All programs report routinely encountering many barriers and challenges (from complex funding and policy options and restrictions, and from the very strong and different philosophies and approaches in the two fields). Some have lost previous progress, while others have developed creative ways to continue to expand innovative resources and approaches. Selecting, training, and supporting staff for demanding hybrid work was identified by everyone as crucially important. Some report creating a variety of “teams” to coordinate the work of staff with different types of expertise, and everyone engages in a lot of cross-system trainings. Some suggest that it is better to hire people not strongly “imprinted” in either field, so they can be open to creative hybrid approaches.

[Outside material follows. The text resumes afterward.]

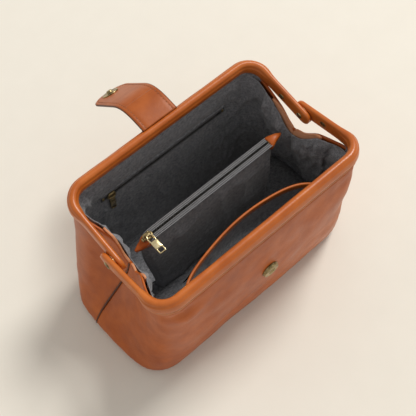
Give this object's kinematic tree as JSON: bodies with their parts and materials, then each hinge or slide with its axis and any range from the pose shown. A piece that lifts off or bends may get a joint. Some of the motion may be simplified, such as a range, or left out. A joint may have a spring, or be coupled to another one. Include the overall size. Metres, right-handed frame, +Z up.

Programs were stimulated to begin these approaches sometimes by incentives and requests from their environments (especially the legal system), but more often because they recognized a need in their program participants and that not addressing both issues impeded their ability to address either. Often the “champions” who initiated these efforts were “hybrid/boundary-spanning people” with personal or professional experience with both issues and fields. We are currently compiling examples of different kinds of hybrid approaches and working on ways to make these available to practitioners.